Instructions for the task: Quote the listing below word for word, stopping after the line that contains "hand for building".

Modeling code records
....

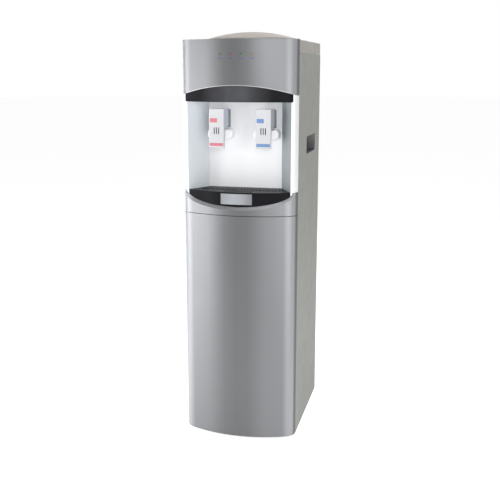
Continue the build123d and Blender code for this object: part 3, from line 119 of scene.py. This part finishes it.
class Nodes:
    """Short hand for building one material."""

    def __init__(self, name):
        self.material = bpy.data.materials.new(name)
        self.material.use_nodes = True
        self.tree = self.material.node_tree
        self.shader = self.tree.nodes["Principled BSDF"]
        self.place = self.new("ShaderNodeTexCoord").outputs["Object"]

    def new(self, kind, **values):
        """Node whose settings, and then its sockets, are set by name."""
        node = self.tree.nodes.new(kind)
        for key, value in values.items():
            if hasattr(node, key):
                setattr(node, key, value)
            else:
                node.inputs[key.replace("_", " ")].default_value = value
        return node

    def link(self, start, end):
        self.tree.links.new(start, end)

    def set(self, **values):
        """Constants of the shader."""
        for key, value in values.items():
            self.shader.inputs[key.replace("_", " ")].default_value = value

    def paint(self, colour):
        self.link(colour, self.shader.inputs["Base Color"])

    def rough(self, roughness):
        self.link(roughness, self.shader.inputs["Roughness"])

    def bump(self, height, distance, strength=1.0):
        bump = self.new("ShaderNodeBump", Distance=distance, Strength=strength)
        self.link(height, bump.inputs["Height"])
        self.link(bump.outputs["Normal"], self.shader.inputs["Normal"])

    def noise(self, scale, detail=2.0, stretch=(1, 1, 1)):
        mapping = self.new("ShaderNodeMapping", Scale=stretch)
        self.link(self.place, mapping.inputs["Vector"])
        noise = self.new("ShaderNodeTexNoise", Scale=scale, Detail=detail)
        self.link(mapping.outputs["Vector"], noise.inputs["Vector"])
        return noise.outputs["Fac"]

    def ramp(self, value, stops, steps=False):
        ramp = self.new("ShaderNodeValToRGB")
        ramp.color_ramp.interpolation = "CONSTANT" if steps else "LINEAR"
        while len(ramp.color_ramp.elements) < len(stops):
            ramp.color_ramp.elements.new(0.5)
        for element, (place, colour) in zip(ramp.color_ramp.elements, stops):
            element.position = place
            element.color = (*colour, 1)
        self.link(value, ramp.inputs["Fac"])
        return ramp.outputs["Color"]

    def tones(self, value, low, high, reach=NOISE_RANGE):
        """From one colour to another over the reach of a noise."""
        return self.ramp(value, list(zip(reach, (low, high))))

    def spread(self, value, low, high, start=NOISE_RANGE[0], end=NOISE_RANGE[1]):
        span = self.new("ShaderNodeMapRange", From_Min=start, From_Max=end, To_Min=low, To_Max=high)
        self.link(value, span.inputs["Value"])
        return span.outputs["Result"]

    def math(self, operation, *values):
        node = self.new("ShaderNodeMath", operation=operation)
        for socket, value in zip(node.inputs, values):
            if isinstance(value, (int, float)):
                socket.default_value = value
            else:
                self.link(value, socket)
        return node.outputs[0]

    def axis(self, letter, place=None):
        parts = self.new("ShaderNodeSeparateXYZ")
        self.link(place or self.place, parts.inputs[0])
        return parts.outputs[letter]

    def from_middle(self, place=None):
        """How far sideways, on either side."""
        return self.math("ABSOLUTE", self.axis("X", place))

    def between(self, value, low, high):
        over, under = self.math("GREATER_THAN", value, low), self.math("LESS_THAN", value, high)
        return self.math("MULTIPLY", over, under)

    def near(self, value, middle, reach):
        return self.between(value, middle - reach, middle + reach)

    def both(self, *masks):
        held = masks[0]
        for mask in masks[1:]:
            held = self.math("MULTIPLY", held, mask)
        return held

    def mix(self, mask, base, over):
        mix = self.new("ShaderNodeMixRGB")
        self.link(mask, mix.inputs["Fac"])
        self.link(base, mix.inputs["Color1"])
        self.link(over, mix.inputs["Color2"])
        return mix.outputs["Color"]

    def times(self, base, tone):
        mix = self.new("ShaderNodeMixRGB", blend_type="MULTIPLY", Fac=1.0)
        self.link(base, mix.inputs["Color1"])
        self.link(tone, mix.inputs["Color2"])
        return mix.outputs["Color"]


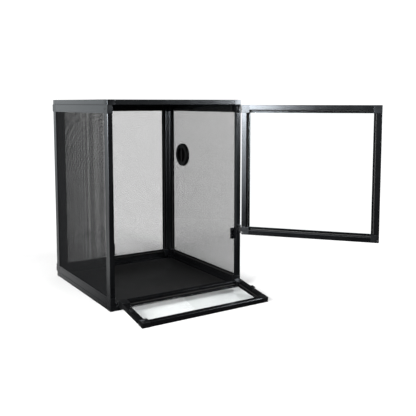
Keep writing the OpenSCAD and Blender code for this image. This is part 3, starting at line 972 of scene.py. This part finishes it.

....

The answer:
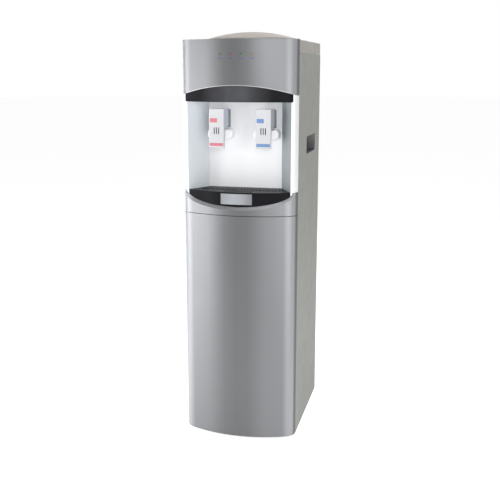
Continue the build123d and Blender code for this object: part 3, from line 119 of scene.py. This part finishes it.
class Nodes:
    """Short hand for building one material."""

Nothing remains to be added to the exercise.